Türküler İhaneti Unutmaz!

22 Temmuz 2014 Salı

Yavuz Bingöl’ün Orhan Gencebay’ın arkasından abanarak Tayyip Erdoğan’ın elini sıkmaya çalıştığı fotoğrafa bakıyorum. Bana göre Yavuz Bingöl açısından talihsiz bir fotoğraf. Hiçbir bahane, hiçbir açıklama “Sarı Gelin”e yapılan bu ihaneti değiştiremez.
Bu fotoğraftan yola çıkarak, biraz sanatçı - iktidar ilişkilerini düşünmemizde yarar var. Sanatçı, doğal olarak her daim muhalif bir varlıktır. Çünkü sanatçı olmanın gereği budur, kuralı budur. Ve iktidarlar sanatçıları sevmezler. Hele de kendi düşüncelerine aykırı tavır alanları hiç sevmezler. Ve iktidarlar bu muhalif gücü ne yapıp edip kendi sularına çekmeye çalışırlar. Çekilen çekilir, geriye kalanlar ise iktidar için küçümsenemez bir tehlikedir.
Bu insanoğlunun yerleşik düzene geçtiği çağlardan beri sürüp giden bir gerçekliktir.
Eski uygarlıklarda, Hıristiyan dininin karanlık bir hayalet gibi hayata egemen olduğu zamanlarda, sanatçılar ve felsefeciler için hayat gayet zordu. Örneğin on üçüncü yüzyılda, İtalya sokaklarında dini efsaneleri yerle bir eden Giovanni Boccaccio’nun Decameron Masalları dolaşırdı. Bu masallarda, şeytan, Tanrı ve insan ilişkileri öylesine çıplak, öylesine dini kurallara aykırı anlatılırdı ki, elden ele dolaşan metinlerin görüldüğü her yerde yakılması ve okuyan kişilerin cezalandırılması buyrulmuştu. Yani yakılarak öldürülmesi.
Ünlü İspanyol ressamı Goya’nın inanılmaz bir trajedisi vardı. O din açısından uygunsuz yola sapmıştı, yani dini öğretileri sorgulayanların yakıldığı engizisyon mahkemeleri ve bunun insanlarda yarattığı korkunun fevkalade farkındaydı. Ama bir saray ressamı olarak hayatını kazanmak zorundaydı, öte yandan o gizli gizli engizisyon mahkemelerini, ülkeye çöken din karanlığını anlatan resimler de yapıyordu. Bugün o resimler, çağı en iyi anlatan resimler olarak selamlanır.
İktidarlar sanatçıları sevmez dedik.

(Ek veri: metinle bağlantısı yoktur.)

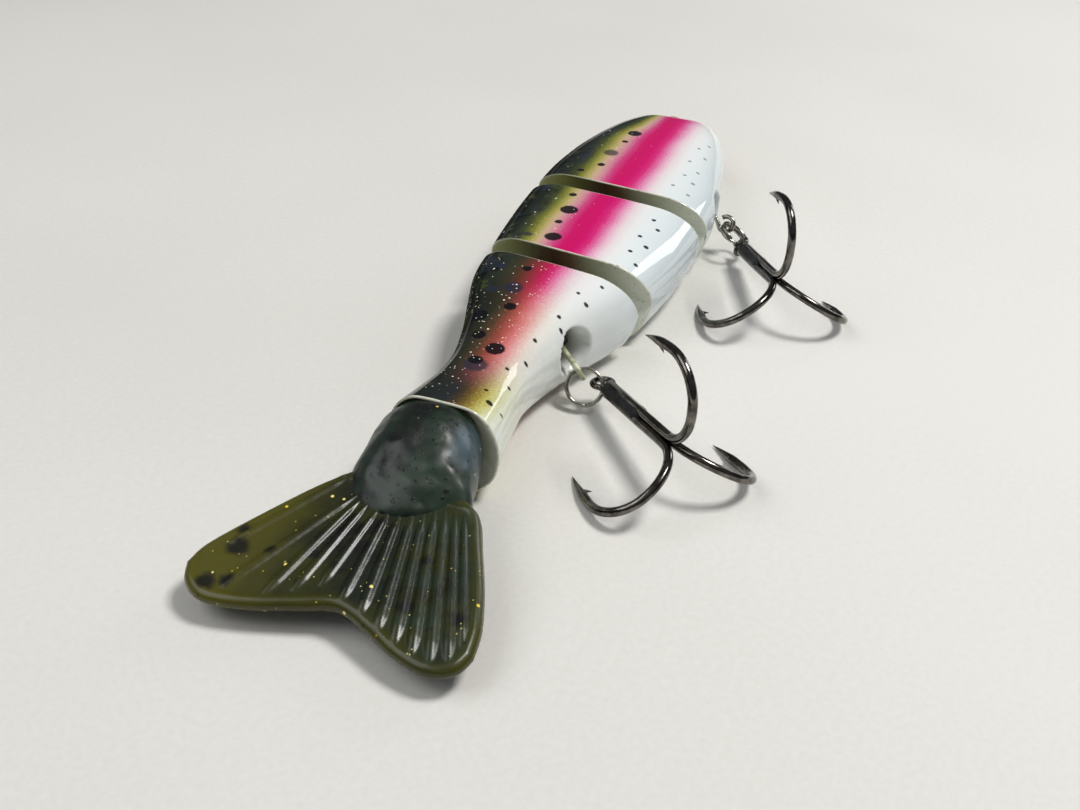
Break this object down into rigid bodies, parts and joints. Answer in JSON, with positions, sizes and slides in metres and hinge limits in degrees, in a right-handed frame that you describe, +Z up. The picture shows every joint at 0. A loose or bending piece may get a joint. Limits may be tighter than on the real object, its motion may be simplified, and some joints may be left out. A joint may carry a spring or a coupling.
{
  "type": "jointed swimbait",
  "caption": "Jointed hard-bodied swimbait with a painted trout pattern, belly treble hooks on split rings and a soft forked tail.",
  "frame": {"origin": "centre of the footprint, on the surface the lure lies on", "axes": "+X towards the nose, +Y towards the lure's back, +Z up through the right flank: the lure lies on its left flank"},
  "size_m": [0.2012, 0.0814, 0.0281],
  "materials": {
    "body_paint": "airbrushed trout colours under a thick gloss clear coat",
    "steel_wire": "bright drawn wire",
    "black_nickel": "black nickel plate",
    "lead": "dull cast",
    "black_plastic": "moulded",
    "fish_eye": "domed gloss",
    "soft_tail": "glossy translucent soft plastic with glitter"
  },
  "bodies": {
    "head": {"head_body": "body_paint", "line_tie": "steel_wire", "fish_eye_left": "fish_eye", "fish_eye_right": "fish_eye", "head_ballast": "lead", "front_joint_eye_upper": "steel_wire", "front_joint_eye_lower": "steel_wire", "front_socket": "black_plastic"},
    "middle": {"middle_body": "body_paint", "middle_ballast": "lead", "front_joint_pin": "steel_wire", "rear_joint_eye_upper": "steel_wire", "rear_joint_eye_lower": "steel_wire"},
    "rear": {"rear_body": "body_paint", "rear_joint_pin": "steel_wire", "rear_socket": "black_plastic", "tail_socket": "soft_tail", "tail_peg": "black_plastic", "tail_pin": "steel_wire"},
    "fin": {"tail_fin": "soft_tail"},
    "front_hanger": {"front_hanger": "steel_wire"},
    "front_ring": {"front_split_ring": "steel_wire"},
    "front_treble": {"front_treble": "black_nickel"},
    "rear_hanger": {"rear_hanger": "steel_wire"},
    "rear_ring": {"rear_split_ring": "steel_wire"},
    "rear_treble": {"rear_treble": "black_nickel"}
  },
  "joints": [
    {"name": "front_body_joint", "type": "hinge", "parent": "head", "child": "middle", "pos_m": [0.03297, 0.01574, 0.0093], "axis": [0, 1, 0], "range_deg": [-26, 26]},
    {"name": "rear_body_joint", "type": "hinge", "parent": "middle", "child": "rear", "pos_m": [-0.00233, 0.01574, 0.0093], "axis": [0, 1, 0], "range_deg": [-26, 26]},
    {"name": "tail_flex", "type": "hinge", "parent": "rear", "child": "fin", "pos_m": [-0.07213, 0.01574, 0.0086], "axis": [0, 1, 0], "range_deg": [-30, 35], "stiffness_Nm_per_rad": 0.02},
    {"name": "front_hanger_swivel", "type": "hinge", "parent": "head", "child": "front_hanger", "pos_m": [0.05287, -0.00246, 0.0091], "axis": [0.2644, 0.9167, 0.2997], "range_deg": [-60, 60]},
    {"name": "front_ring_swing", "type": "hinge", "parent": "front_hanger", "child": "front_ring", "pos_m": [0.05137, -0.00766, 0.0074], "axis": [-0.4742, 0.3942, -0.7872], "range_deg": [-25, 12]},
    {"name": "front_treble_swing", "type": "hinge", "parent": "front_ring", "child": "front_treble", "pos_m": [0.04752, -0.01251, 0.00445], "axis": [-0.7578, 0.5011, 0.4179], "range_deg": [-30, 50]},
    {"name": "rear_hanger_swivel", "type": "hinge", "parent": "rear", "child": "rear_hanger", "pos_m": [-0.01853, 0.00794, 0.0095], "axis": [0.4902, 0.7517, 0.4412], "range_deg": [-40, 60]},
    {"name": "rear_ring_swing", "type": "hinge", "parent": "rear_hanger", "child": "rear_ring", "pos_m": [-0.02153, 0.00334, 0.0068], "axis": [-0.6515, -0.0203, 0.7584], "range_deg": [-5, 35]},
    {"name": "rear_treble_swing", "type": "hinge", "parent": "rear_ring", "child": "rear_treble", "pos_m": [-0.02173, -0.00176, 0.0054], "axis": [-0.4997, -0.4417, -0.7451], "range_deg": [-45, 45]}
  ]
}
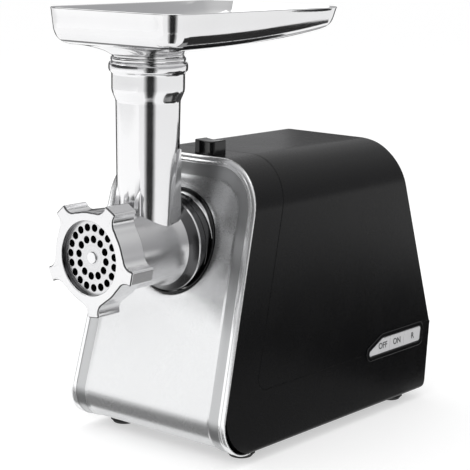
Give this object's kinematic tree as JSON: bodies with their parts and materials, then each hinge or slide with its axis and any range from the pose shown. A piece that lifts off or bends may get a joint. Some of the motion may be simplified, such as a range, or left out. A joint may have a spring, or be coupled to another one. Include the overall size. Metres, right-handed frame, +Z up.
{
  "type": "electric meat grinder",
  "caption": "Countertop electric meat grinder: leaning housing with geared motor and press keys, a locked head with feed throat, auger, screw-on ring and cutting plate, and a lift-off tray.",
  "frame": {"origin": "on the table, under the middle of the whole object's box", "axes": "+Z up, -Y out of the head, where the food comes out, +X to the right of someone who faces the head"},
  "size_m": [0.1686, 0.3502, 0.3503],
  "materials": {
    "black_plastic": "satin moulded",
    "silver_panel": "satin silver",
    "zinc_steel": "zinc plated",
    "rubber": "matte",
    "socket_metal": "polished",
    "button_plastic": "gloss",
    "key_plastic": "satin silver grey",
    "dark_plastic": "moulded",
    "board": "coated laminate",
    "cast_metal": "die cast",
    "sintered_bronze": "sintered",
    "gear_steel": "machined",
    "nylon": "moulded nylon",
    "laminations": "stacked sheet",
    "copper_wire": "enamelled wire",
    "carbon": "matte",
    "polished_aluminium": "polished casting",
    "blade_steel": "ground",
    "tray_metal": "polished sheet"
  },
  "bodies": {
    "body": {"main_housing": "black_plastic", "base_housing": "black_plastic", "front_panel": "silver_panel", "chassis_plate": "zinc_steel", "rubber_feet": "rubber", "foot_screws": "zinc_steel", "cord_gland": "black_plastic", "socket_collar": "black_plastic", "head_socket": "socket_metal", "lock_spring": "zinc_steel", "key_bezel": "button_plastic", "switch_block": "dark_plastic", "circuit_board": "board", "gearbox_case": "cast_metal", "gearbox_cover": "cast_metal", "gearbox_screws": "zinc_steel", "gearbox_stand": "zinc_steel", "gear_bushes": "sintered_bronze", "stator_core": "laminations", "field_coils": "copper_wire", "motor_end_frame": "cast_metal", "motor_bolts": "zinc_steel", "motor_bearings": "sintered_bronze", "brush_holders": "dark_plastic", "carbon_brushes": "carbon", "motor_cradle": "dark_plastic", "grinder_barrel": "polished_aluminium", "barrel_bush": "nylon", "cutting_plate": "blade_steel"},
    "drive": {"output_gear": "gear_steel", "output_shaft": "gear_steel", "auger": "polished_aluminium", "cutting_blade": "blade_steel"},
    "second_countershaft": {"second_gear": "nylon", "second_shaft": "gear_steel"},
    "first_countershaft": {"first_gear": "nylon", "first_shaft": "gear_steel"},
    "rotor": {"motor_pinion": "gear_steel", "motor_shaft": "gear_steel", "rotor_core": "laminations", "rotor_windings": "copper_wire", "commutator": "copper_wire", "cooling_fan": "dark_plastic"},
    "ring": {"ring_nut": "polished_aluminium"},
    "tray": {"hopper_tray": "tray_metal"},
    "lock": {"release_button": "button_plastic", "lock_plate": "zinc_steel"},
    "off_key": {"key_off": "key_plastic"},
    "on_key": {"key_on": "key_plastic"},
    "reverse_key": {"key_reverse": "key_plastic"}
  },
  "joints": [
    {"name": "auger_spin", "type": "hinge", "parent": "body", "child": "drive", "pos_m": [0, 0, 0.1666], "axis": [0, 1, 0], "continuous": true},
    {"name": "second_spin", "type": "hinge", "parent": "body", "child": "second_countershaft", "pos_m": [0.01783, 0, 0.12474], "axis": [0, 1, 0], "continuous": true},
    {"name": "first_spin", "type": "hinge", "parent": "body", "child": "first_countershaft", "pos_m": [-0.01875, 0, 0.11648], "axis": [0, 1, 0], "continuous": true},
    {"name": "rotor_spin", "type": "hinge", "parent": "body", "child": "rotor", "pos_m": [0, 0, 0.084], "axis": [0, 1, 0], "continuous": true},
    {"name": "ring_turn", "type": "hinge", "parent": "body", "child": "ring", "pos_m": [0, 0, 0.1666], "axis": [0, 1, 0], "range_deg": [0, 720]},
    {"name": "tray_lift", "type": "slide", "parent": "body", "child": "tray", "axis": [0, 0, 1], "range_m": [0, 0.06]},
    {"name": "button_press", "type": "slide", "parent": "body", "child": "lock", "axis": [0, 0, -1], "range_m": [0, 0.0045], "stiffness_N_per_m": 600, "springref_m": -0.002},
    {"name": "off_press", "type": "slide", "parent": "body", "child": "off_key", "axis": [-0.9992, 0, -0.0406], "range_m": [0, 0.002], "stiffness_N_per_m": 500, "springref_m": -0.001},
    {"name": "on_press", "type": "slide", "parent": "body", "child": "on_key", "axis": [-0.9992, 0, -0.0406], "range_m": [0, 0.002], "stiffness_N_per_m": 500, "springref_m": -0.001},
    {"name": "reverse_press", "type": "slide", "parent": "body", "child": "reverse_key", "axis": [-0.9992, 0, -0.0406], "range_m": [0, 0.002], "stiffness_N_per_m": 500, "springref_m": -0.001}
  ],
  "couplings": [
    {"joint": "second_spin", "follows": "auger_spin", "ratio": -3.3333},
    {"joint": "first_spin", "follows": "auger_spin", "ratio": 13.333},
    {"joint": "rotor_spin", "follows": "auger_spin", "ratio": -53.333}
  ]
}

Bir örnek de Latin Amerika’dan verelim. Şili darbesi sırasında, askerlerin yaptığı ilk iş, ünlü muhalif şair Pablo Neruda’nın evini yağmalamak olmuştu. Bu arada stadyumda toplanan muhaliflere, parmakları kesilen Victor Jara, kan içindeki elleriyle devrimci şarkılar çalıyordu. Sonra onu öldürdüler. Şili’de ilk başkaldırı, Pablo Neruda’nun cenazesi sırasında oldu. Cenazeye katılan binlerce kişi, yasağa rağmen Pablo Neruda ve diğer ölülerin adlarını haykırarak ilk çığlığı attılar.
Yakın tarihte, İkinci Dünya Savaşı sırasında, pek çok yazar, orkestra yöneticisi, ressam toplama kamplarında öldürüldü. Ve onların direniş hikâyeleri, çok sonraları direniş edebiyatının ve sinemasının başyapıtlarını yarattı. İktidarlar sanatçıları sevmez!
Stalin zamanında binin üstünde yazar öldürüldü. Çin Devrimi sırasında onlarca yazar ve çizer devrime ihanetle suçlanıp çalışma kamplarına gönderildi ya da idam edilerek yok edildiler. Daha sonra itibarları iade edildi.
Dünyadan yurdumuza dönelim. Pir Sultan Abdal’ı anımsayalım, Sabahattin Ali düşsün aklımıza, Onat Kutlar oradan bir yerden bize bakıyor ve tabii Madımak... Diri diri yakılan Metin Altıok, Behçet Aysan, Nesimi Çimen, Asım Bezirci ve diğerleri...
Öte yandan ülkemizde hapse girmeyen sanatçı hemen hemen yoktur. Orhan Kemal’leri, Balaban’ı, Nâzım Hikmet’i, Yılmaz Güney’i yeniden anımsayın. Bir yandan da Abidin Dino gelsin aklınıza ve Ahmet Kaya bir dağ başından bize seslensin.
Ve Fransa, Nobel’i kabul etmeyen Jean Paul Sartre, Cezayir Kurtuluş Savaşı sırasında, savaşı protesto eden ve bu nedenle kara listeye alınan 105 sanatçı!
Yerim azaldı, demem şu ki, hiçbir mazeret Berkin’in annesini yuhalatan Erdoğan’ın elini sıkmayı haklı gösteremez. Yazıklar olsun! Türküler ihaneti unutmaz...  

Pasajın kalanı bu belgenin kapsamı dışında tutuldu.